Batman will be rehashed, multiversed and Elseworlded as frequently as Bob Kane taking credit for something he didn’t actually do, but early Gotham has the problem of wasting three-quarters of its running time on mob wars, and how Oswald Cobblepot uses them to further his career. The other quarter is spent on a throwaway villain with a dumb gimmick taken from, I don’t know, Metal Men or whatever title the Gotham writer glances at that week.

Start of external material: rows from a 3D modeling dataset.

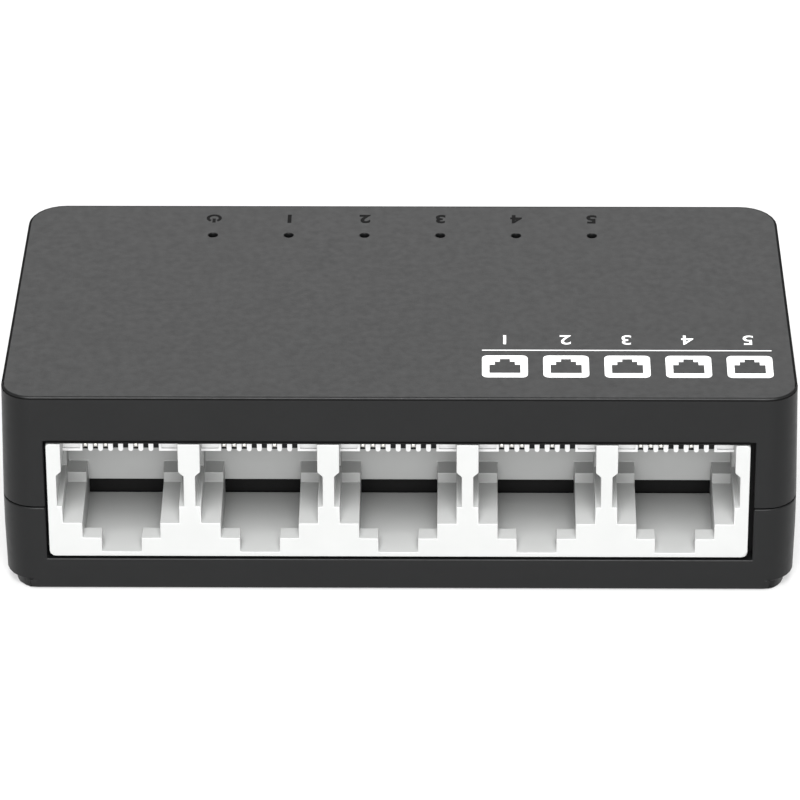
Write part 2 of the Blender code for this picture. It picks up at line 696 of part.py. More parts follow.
def make_power_jack(body_material, metal, spring_material):
    low = (JACK_FACE_X, JACK_Y - JACK_HALF_WIDTH, JACK_LOW)
    high = (JACK_FACE_X + JACK_LENGTH, JACK_Y + JACK_HALF_WIDTH, JACK_HIGH)
    body = new_object("power_jack_body", box_mesh(low, high), PARTS, body_material)
    start = (JACK_FACE_X - MM, JACK_Y, JACK_BORE_Z)
    bore_end = (JACK_FACE_X + JACK_BORE_DEPTH, JACK_Y, JACK_BORE_Z)
    bore = cylinder_mesh(start, bore_end, JACK_BORE_RADIUS, segments=28)
    combine(body, new_cutter("cut_jack_bore", bore))
    pin_hole = cylinder_mesh(start, (high[0] + MM, JACK_Y, JACK_BORE_Z), JACK_PIN_HOLE, segments=16)
    combine(body, new_cutter("cut_jack_pin_hole", pin_hole))
    leaf_slot = box_mesh(
        (JACK_FACE_X + LEAF_SLOT_FRONT, JACK_Y - LEAF_SLOT_HALF, LEAF_SLOT_LOW),
        (high[0] + MM, JACK_Y + LEAF_SLOT_HALF, JACK_BORE_Z - LEAF_SLOT_TOP_BELOW_BORE),
    )
    combine(body, new_cutter("cut_leaf_slot", leaf_slot))

    pin_tip = JACK_FACE_X + JACK_PIN_SETBACK
    pin_end = (high[0] + JACK_PIN_TAIL, JACK_Y, JACK_BORE_Z)
    pin = cylinder_mesh((pin_tip, JACK_Y, JACK_BORE_Z), pin_end, JACK_PIN_RADIUS, segments=16)
    nose = [e for e in pin.edges if all(v.co.x < pin_tip + 0.1 * MM for v in e.verts)]
    bmesh.ops.bevel(pin, geom=nose, offset=JACK_PIN_NOSE, segments=3, profile=0.5, affect="EDGES")
    new_object("power_jack_pin", pin, PARTS, metal)

    pivot = bpy.data.objects.new("power_jack_spring_pivot", None)
    pivot.location = (LEAF_PIVOT_X, JACK_Y, LEAF_PIVOT_Z)
    pivot.empty_display_size = MM
    PARTS.objects.link(pivot)
    half = LEAF_THICKNESS / 2
    bends = ((1.2, 0.0), (0.0, 0.0), (-3.6, 0.55), (-5.6, 1.75), (-7.2, 0.85))
    middle = [(x * MM, z * MM) for x, z in bends]
    outline = [(x, z - half) for x, z in middle] + [(x, z + half) for x, z in reversed(middle)]
    leaf = extruded(outline, "Y", -LEAF_HALF_WIDTH, LEAF_HALF_WIDTH)
    spring = new_object("power_jack_spring", leaf, PARTS, spring_material)
    spring.parent = pivot


# ---------------------------------------------------------------- circuit board and what is on it


def make_board(material):
    corners = [
        (-BOARD_HALF_WIDTH, BOARD_FRONT),
        (BOARD_HALF_WIDTH, BOARD_FRONT),
        (BOARD_HALF_WIDTH, BOARD_BACK),
        (-BOARD_HALF_WIDTH, BOARD_BACK),
    ]
    outline = rounded_polygon(corners, [BOARD_CORNER] * 4, 3)
    board = new_object(
        "circuit_board", extruded(outline, "Z", BOARD_TOP - BOARD_THICKNESS, BOARD_TOP), PARTS, material
    )
    holes = [(x, y, BOSS_RADIUS + 0.3 * MM) for x, y in screw_positions()]
    holes += [(BLOCK_X + side * PEG_X, BLOCK_FACE + PEG_Y, PEG_RADIUS + 0.2 * MM) for side in (-1, 1)]
    for i, (x, y, radius) in enumerate(holes):
        hole = cylinder_mesh((x, y, 0), (x, y, BOARD_TOP + MM), radius, segments=20)
        combine(board, new_cutter(f"cut_board_hole_{i}", hole))
    return board


def chip_mesh(place, size, bevel=PACKAGE_BEVEL):
    """A moulded package that stands on the board, with its upper edges bevelled."""
    low = Vector((place[0] - size[0] / 2, place[1] - size[1] / 2, BOARD_TOP + STANDOFF))
    bm = box_mesh(low, low + Vector(size))
    upper = [e for e in bm.edges if all(v.co.z > low.z + size[2] / 2 for v in e.verts)]
    bmesh.ops.bevel(bm, geom=upper, offset=bevel, segments=1, affect="EDGES")
    return bm


def make_components(resin, metal, sleeve, core):
    packages = (
        ("switch_chip", SWITCH_CHIP, resin),
        ("transformer_quad", TRANSFORMER_QUAD, resin),
        ("transformer_single", TRANSFORMER_SINGLE, resin),
        ("crystal", CRYSTAL, metal),
        ("voltage_regulator", REGULATOR, resin),
        ("power_inductor", INDUCTOR, core),
    )
    for name, package, material in packages:
        new_object(name, chip_mesh(*package), PARTS, material)
    low = BOARD_TOP + STANDOFF
    for name, x in CAPACITOR_PLACES:
        can = cylinder_mesh(
            (x, CAPACITOR_Y, low), (x, CAPACITOR_Y, low + CAPACITOR_HEIGHT), CAPACITOR_RADIUS, segments=20
        )
        rims = [e for e in can.edges if abs(e.verts[0].co.z - e.verts[1].co.z) < 1e-6]
        bmesh.ops.bevel(can, geom=rims, offset=CAPACITOR_EDGE, segments=2, profile=0.5, affect="EDGES")
        new_object(name, can, PARTS, sleeve)


def make_leds(material):
    for name, place in zip(LED_NAMES, led_positions()):
        new_object(name, chip_mesh(place, LED_SIZE), PARTS, material)


def smooth_round_pieces():
    for obj in PARTS.objects:
        if obj.type == "MESH":
            obj.data.shade_smooth()
            obj.data.set_sharp_from_angle(angle=math.radians(30))


def main():
    global PARTS, CUTTERS
    clear_scene()
    PARTS = new_collection("desktop_network_switch")
    CUTTERS = new_collection("cutters")

    case = new_material("case_plastic", (0.052, 0.053, 0.055), 0.5)
    white = new_material("socket_plastic", (0.82, 0.82, 0.81), 0.4)
    gold = new_material("contact_gold", (0.83, 0.62, 0.25), 0.3, 1.0)
    steel = new_material("plated_steel", (0.6, 0.6, 0.58), 0.35, 1.0)
    black = new_material("black_plastic", (0.02, 0.02, 0.022), 0.45)
    board = new_material("solder_mask", (0.02, 0.12, 0.05), 0.4)
    chip = new_material("chip_resin", (0.03, 0.03, 0.032), 0.55)
    rubber = new_material("foot_rubber", (0.03, 0.03, 0.03), 0.85)
    paper = new_material("label_film", (0.75, 0.75, 0.75), 0.5)
    led = new_material("led_lens", (0.7, 0.75, 0.6), 0.3)
    sleeve = new_material("capacitor_sleeve", (0.03, 0.04, 0.08), 0.4)
    ferrite = new_material("ferrite", (0.12, 0.12, 0.12), 0.7)

    openings = [
        new_cutter("cut_case_opening", case_opening_mesh()),
        new_cutter("cut_jack_opening", jack_opening_mesh()),
    ]
    make_top_cover(case, openings)
    make_bottom_cover(case, openings)
    make_screws(steel)
    make_feet(rubber)
    make_label(paper)
    make_port_block(white)
    make_contacts(gold)
    make_carriers(black)
    make_power_jack(black, steel, steel)
    make_board(board)
    make_components(chip, steel, sleeve, ferrite)
    make_leds(led)
    smooth_round_pieces()


main()
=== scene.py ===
"""The looks of a desktop network switch with five ports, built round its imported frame.

Every CAD node is shown by a finer copy with rounded edges. The copies share the frame's places, so
nothing is fitted. Metres, +Z up, ports towards -Y.
"""

import json
import math
import random

import bmesh
import bpy
from mathutils import Matrix, Vector
from mathutils.geometry import intersect_point_line

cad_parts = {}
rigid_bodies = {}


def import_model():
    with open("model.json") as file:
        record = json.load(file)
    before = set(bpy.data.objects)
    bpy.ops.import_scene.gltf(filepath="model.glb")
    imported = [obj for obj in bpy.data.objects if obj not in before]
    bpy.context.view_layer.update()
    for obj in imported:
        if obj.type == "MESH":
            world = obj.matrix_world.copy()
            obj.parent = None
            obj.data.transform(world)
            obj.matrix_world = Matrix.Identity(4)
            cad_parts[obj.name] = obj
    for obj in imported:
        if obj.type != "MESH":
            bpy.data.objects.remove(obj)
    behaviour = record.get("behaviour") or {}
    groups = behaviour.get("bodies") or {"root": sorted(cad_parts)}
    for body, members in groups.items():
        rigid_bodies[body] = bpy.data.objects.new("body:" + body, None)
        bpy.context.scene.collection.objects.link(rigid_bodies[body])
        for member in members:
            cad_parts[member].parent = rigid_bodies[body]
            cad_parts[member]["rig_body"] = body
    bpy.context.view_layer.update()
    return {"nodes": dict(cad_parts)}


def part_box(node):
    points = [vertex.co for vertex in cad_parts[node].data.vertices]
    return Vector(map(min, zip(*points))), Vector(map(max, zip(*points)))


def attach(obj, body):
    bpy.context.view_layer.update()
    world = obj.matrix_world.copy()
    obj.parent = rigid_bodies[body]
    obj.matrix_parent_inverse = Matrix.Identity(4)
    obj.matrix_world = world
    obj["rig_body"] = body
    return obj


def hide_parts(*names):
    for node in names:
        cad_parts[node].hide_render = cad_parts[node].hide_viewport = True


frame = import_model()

MM = 0.001

# ---------------------------------------------------------------- places read from the frame

NODES = frame["nodes"]
CASE_LOW, CASE_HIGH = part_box("top_cover")
CASE_TOP = CASE_HIGH.z
CASE_FRONT = CASE_LOW.y
BLOCK_LOW, BLOCK_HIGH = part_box("port_block")
BOARD_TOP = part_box("circuit_board")[1].z
PORT_COUNT = 5
PORTS = range(1, PORT_COUNT + 1)
CONTACT_SLOTS = (1, 2, 3, 6)
LED_NODES = ("led_power", *(f"led_{port}" for port in PORTS))


def middle(node):
    low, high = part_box(node)
    return (low + high) / 2


# ---------------------------------------------------------------- mesh helpers


def arc_points(centre, radius, start, end, steps):
    """Points along an arc, between two angles in degrees."""
    angles = [math.radians(start + (end - start) * i / steps) for i in range(steps + 1)]
    return [(centre[0] + radius * math.cos(a), centre[1] + radius * math.sin(a)) for a in angles]


def object_from(name, bm):
    mesh = bpy.data.meshes.new(name)
    bm.to_mesh(mesh)
    bm.free()
    obj = bpy.data.objects.new(name, mesh)
    bpy.context.scene.collection.objects.link(obj)
    return obj


def outward(bm):
    bmesh.ops.recalc_face_normals(bm, faces=bm.faces)
    return bm


def add_box(bm, low, high):
    size = Vector(high) - Vector(low)
    place = Matrix.Translation((Vector(high) + Vector(low)) / 2)
    return bmesh.ops.create_cube(bm, size=1.0, matrix=place @ Matrix.Diagonal((*size, 1.0)))


def add_skin(bm, rings):
    """The faces between closed rings of corners, with a cap at each end."""
    for first, second in zip(rings, rings[1:]):
        for i in range(len(first)):
            j = (i + 1) % len(first)
            bm.faces.new((first[i], first[j], second[j], second[i]))
    bm.faces.new(rings[0])
    bm.faces.new(rings[-1])


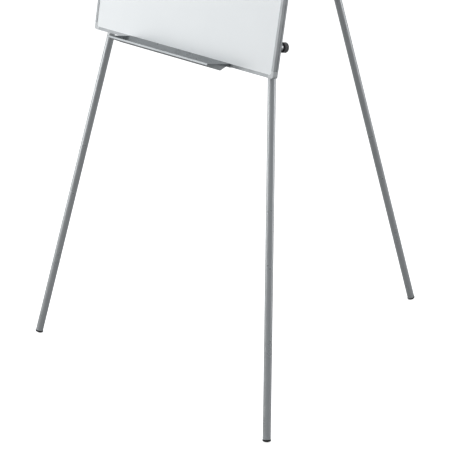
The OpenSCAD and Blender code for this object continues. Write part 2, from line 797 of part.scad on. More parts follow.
module pad_rail() {
    color("#a9adb0") leaning() difference() {
        union() {
            translate([-rail_w / 2, rail_front, rail_foot]) cube([rail_w, rail_t, rail_drop]);
            translate([-rail_w / 2, rail_front, board_top]) cube([rail_w, rail_t + board_t - 1, rail_t]);
            for (from = [-rail_w / 2, rail_w / 2 - rail_t]) along_x(from, from + rail_t) rail_ear_section();
        }
        rail_screw_places() translate([0, 0, -rail_t - cut])
            cylinder(r = rail_screw_r + still_gap, h = rail_t + 2 * cut);
        for (side = [LEFT, RIGHT]) peg_slot(side);
    }
}

// The ear at each end of the rail that carries the clamp's pin
module rail_ear_section() {
    difference() {
        union() {
            polygon([[rail_front + cut, rail_top], [rail_front + cut, pivot_up - 14],
                [pivot_front, pivot_up - pivot_ear_r], [pivot_front, pivot_up + pivot_ear_r]]);
            translate([pivot_front, pivot_up]) circle(r = pivot_ear_r);
        }
        translate([pivot_front, pivot_up]) circle(r = pivot_r + still_gap);
    }
}

// The slot that a peg slides along, towards the middle of the rail
module peg_slot(side) {
    start = peg_x - peg_travel;
    translate([0, rail_front - cut, peg_up]) backward() linear_extrude(rail_t + 2 * cut) {
        translate([side * (start + peg_travel / 2), 0]) square([peg_travel, 2 * slot_r], center = true);
        for (x = [start, peg_x]) translate([side * x, 0]) circle(r = slot_r);
    }
}

module rail_screws() {
    color("#c9cbcc") leaning() rail_screw_places() mirror([0, 0, 1]) pan_screw(rail_screw_r, 8, rail_t);
}

// The clamp bar's section: front face, foot folded back to the board
clamp_line = bent([[pivot_front + 4, bar_top + 4], [bar_front, bar_top + 4], [bar_front, bar_foot],
    [board_front + grip_front, bar_foot]], [2.5, 2.5]);

module bar_end_section() {
    difference() {
        union() {
            polygon([[bar_front, bar_top + 2], [bar_front, bar_foot + 3], [bar_front + 12, bar_foot + 3],
                [pivot_front + 6, pivot_up - 4], [pivot_front + 6, bar_top + 2]]);
            translate([pivot_front, pivot_up]) circle(r = 7);
        }
        translate([pivot_front, pivot_up]) circle(r = pivot_r + turn_gap);
    }
}

module clamp_bar() {
    end_in = bar_in - rail_t;
    color("#a9adb0") leaning() {
        along_x(-end_in, end_in) sheet_section(clamp_line, bar_t);
        for (from = [-end_in, end_in - bar_t]) along_x(from, from + bar_t) bar_end_section();
    }
}

module clamp_grip() {
    end_in = bar_in - rail_t - 10;
    groove = 0.02;
    bite = 3;
    color("#26272a") leaning() along_x(-end_in, end_in) difference() {
        translate([board_front + grip_front - bite, bar_foot - (grip_t - bar_t) / 2])
            square([bite - grip_front + frame_lip - 0.3, grip_t]);
        translate([board_front + grip_front - bite - cut, bar_foot - groove])
            square([bite + cut + groove, bar_t + 2 * groove]);
    }
}

module clamp_pins() {
    color("#c9cbcc") leaning() for (side = [LEFT, RIGHT])
        translate([side * (spring_start - 2), pivot_front, pivot_up]) rotate([0, side * 90, 0]) {
            cylinder(r = pivot_r, h = rail_w / 2 - spring_start + 2.5);
            translate([0, 0, rail_w / 2 - spring_start + 2 + face_gap])
                cylinder(r1 = 4.6, r2 = 3.6, h = 1.6);
        }
}

// The middle line of a torsion spring round the pin, with a straight leg down the bar
// and one back to the board
function spring_line() = concat(
    [[-spring_coil_r, -spring_down_leg, 0]],
    [for (i = [0 : (spring_turns - 0.25) * spring_steps]) let (a = 180 + i * 360 / spring_steps)
        [spring_coil_r * cos(a), spring_coil_r * sin(a), i * spring_pitch / spring_steps]],
    [[spring_back_leg, spring_coil_r - spring_back_fall, (spring_turns - 0.25) * spring_pitch]]);

// A wire of round section swept along a line of points
module wire(line, r, sides = 6) {
    last = len(line) - 1;
    heading = [for (i = [0 : last]) unit(line[min(i + 1, last)] - line[max(i - 1, 0)])];
    nearly_up = [0.01, 0.02, 1];       // never along the wire
    rings = [for (i = [0 : last])
        let (side = unit(cross(heading[i], nearly_up)), up = cross(side, heading[i]))
        for (k = [0 : sides - 1])
            line[i] + r * (side * cos(k * 360 / sides) + up * sin(k * 360 / sides))];
    walls = [for (i = [0 : last - 1], k = [0 : sides - 1])
        let (a = i * sides + k, b = i * sides + (k + 1) % sides) [a, b, b + sides, a + sides]];
    polyhedron(rings, concat([[for (k = [sides - 1 : -1 : 0]) k]], walls,
        [[for (k = [0 : sides - 1]) last * sides + k]]), convexity = 6);
}

module clamp_springs() {
    color("#8f9396") leaning() for (side = [LEFT, RIGHT])
        translate([side * spring_start, pivot_front, pivot_up]) mirror([side < 0 ? 1 : 0, 0, 0])
            rotate([90, 0, 90]) wire(spring_line(), spring_wire_r);
}

module pad_peg(side) {
    reach = board_front - peg_end;
    start = board_front + face_gap / 2;
    color("#c9cbcc") leaning() translate([side * peg_x, start, peg_up]) rotate([90, 0, 0]) {
        translate([0, 0, -peg_flange_t]) cylinder(r = peg_flange_r, h = peg_flange_t);
        cylinder(r = peg_shank_r, h = rail_t + peg_nut_t + 1.2);
        cylinder(r = peg_r, h = reach - 1);
        translate([0, 0, reach - 1]) cylinder(r1 = peg_r, r2 = peg_r - 1, h = 1);
    }
}

module left_pad_peg() { pad_peg(LEFT); }
module right_pad_peg() { pad_peg(RIGHT); }

module peg_nut(side) {
    color("#2e2f32") leaning() translate([side * peg_x, rail_front - face_gap, peg_up]) rotate([90, 0, 0])
        difference() {
            rotate_extrude() polygon([[0, 0], [peg_nut_r, 0], [peg_nut_r, peg_nut_t - 1],
                [peg_nut_r - 1, peg_nut_t], [0, peg_nut_t]]);
            translate([0, 0, -cut]) cylinder(r = peg_shank_r + turn_gap, h = peg_nut_t + 2 * cut);
            for (i = [1 : peg_nut_grooves]) rotate([0, 0, i * 360 / peg_nut_grooves])
                translate([peg_nut_r + 0.6, 0, -cut]) cylinder(r = 1.4, h = peg_nut_t + 2 * cut);
        }
}

module left_peg_nut() { peg_nut(LEFT); }
module right_peg_nut() { peg_nut(RIGHT); }

// ---------- drawing ----------

left_upper_tube();
right_upper_tube();
rear_upper_tube();
left_lower_tube();
right_lower_tube();
rear_lower_tube();
left_foot();
right_foot();
rear_foot();
left_guide_bush();
right_guide_bush();
rear_guide_bush();
left_clamp_collar();
right_clamp_collar();
rear_clamp_collar();
left_clamp_insert();
right_clamp_insert();
rear_clamp_insert();
left_clamp_shoe();
right_clamp_shoe();
rear_clamp_shoe();
left_clamp_knob();
right_clamp_knob();
rear_clamp_knob();
left_clamp_stud();
right_clamp_stud();
rear_clamp_stud();
tube_top_caps();
head_bracket();
head_bolts();
hinge_bolt();
hinge_nut();
hinge_washers();
rear_leg_fitting();
left_tube_saddle();
right_tube_saddle();
left_tube_strap();
right_tube_strap();
board_screws();
board_front_sheet();
board_core();
board_back_sheet();
top_frame_profile();
bottom_frame_profile();
left_frame_profile();
right_frame_profile();
corner_caps();
pen_tray();
tray_screws();
pad_rail();
rail_screws();
clamp_bar();
clamp_grip();
clamp_pins();
clamp_springs();
left_pad_peg();
right_pad_peg();
left_peg_nut();
right_peg_nut();
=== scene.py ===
"""Finer meshes, finishes, camera and studio for the flipchart easel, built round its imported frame."""

from __future__ import annotations

import json
import logging
import math
from collections.abc import Callable, Sequence
from dataclasses import dataclass
from enum import Enum

import bmesh
import bpy
from mathutils import Matrix, Vector


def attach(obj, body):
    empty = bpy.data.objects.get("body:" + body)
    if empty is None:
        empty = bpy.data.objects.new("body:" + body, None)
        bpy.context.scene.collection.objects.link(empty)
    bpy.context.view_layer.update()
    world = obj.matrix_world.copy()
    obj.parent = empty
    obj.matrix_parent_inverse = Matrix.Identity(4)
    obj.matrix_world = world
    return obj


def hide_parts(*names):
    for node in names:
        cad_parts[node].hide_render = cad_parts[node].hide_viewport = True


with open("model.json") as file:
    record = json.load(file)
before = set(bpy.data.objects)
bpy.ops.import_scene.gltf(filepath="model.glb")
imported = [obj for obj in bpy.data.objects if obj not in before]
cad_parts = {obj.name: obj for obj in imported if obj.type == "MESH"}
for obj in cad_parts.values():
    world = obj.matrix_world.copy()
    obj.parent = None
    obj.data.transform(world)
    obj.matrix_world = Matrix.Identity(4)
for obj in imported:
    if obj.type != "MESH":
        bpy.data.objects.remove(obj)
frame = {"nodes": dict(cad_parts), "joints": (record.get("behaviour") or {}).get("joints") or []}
bpy.context.view_layer.update()

log = logging.getLogger("easel")
MM = 0.001
GRAIN = "grain"          # attribute: a point's place in its piece's own axes, in metres
EDGE = "edge"            # attribute: 1 on rounded edges, 0 elsewhere
MERGE_DISTANCE = 2e-6    # metres between points that count as one
FRAME_BODY = "front_frame"
Colour = tuple[float, float, float]
Tree = bpy.types.NodeTree
Socket = bpy.types.NodeSocket


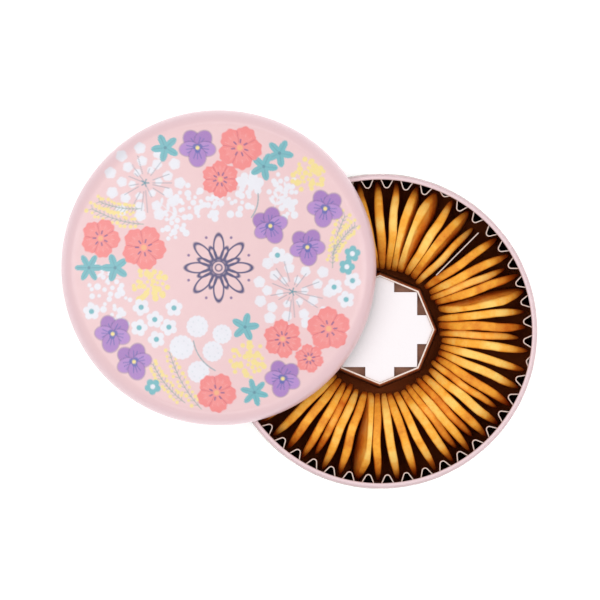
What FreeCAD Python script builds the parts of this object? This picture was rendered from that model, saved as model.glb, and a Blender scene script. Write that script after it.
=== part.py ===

“Spirit of the Goat” is more of the same – Ben Edlund taking the piss out of the Bat-mythos, I guess, as Crazy Steves are brainwashed and told to put on a Bat Goat-Cowl. The main differences are Gotham focusing on characters that aren’t Fish Mooney, allowing the villain of the week to be the definite A story, and committing to more mature storytelling. I know Beware the Batman catches shit for not being Batman: The Brave and the Bold, yet Gotham is a prime-time live action series, and it feels more camp and childish than the Batman shows made for children. It’s a weird trend.

This week, Victor Zsasz appears, played by Anthony Carrigan. Carrigan was The Mist in the third episode of The Flash (2014), if you’re keeping score, and I’m sure the hardcore DC followers are. Things you can’t outrun, and all that.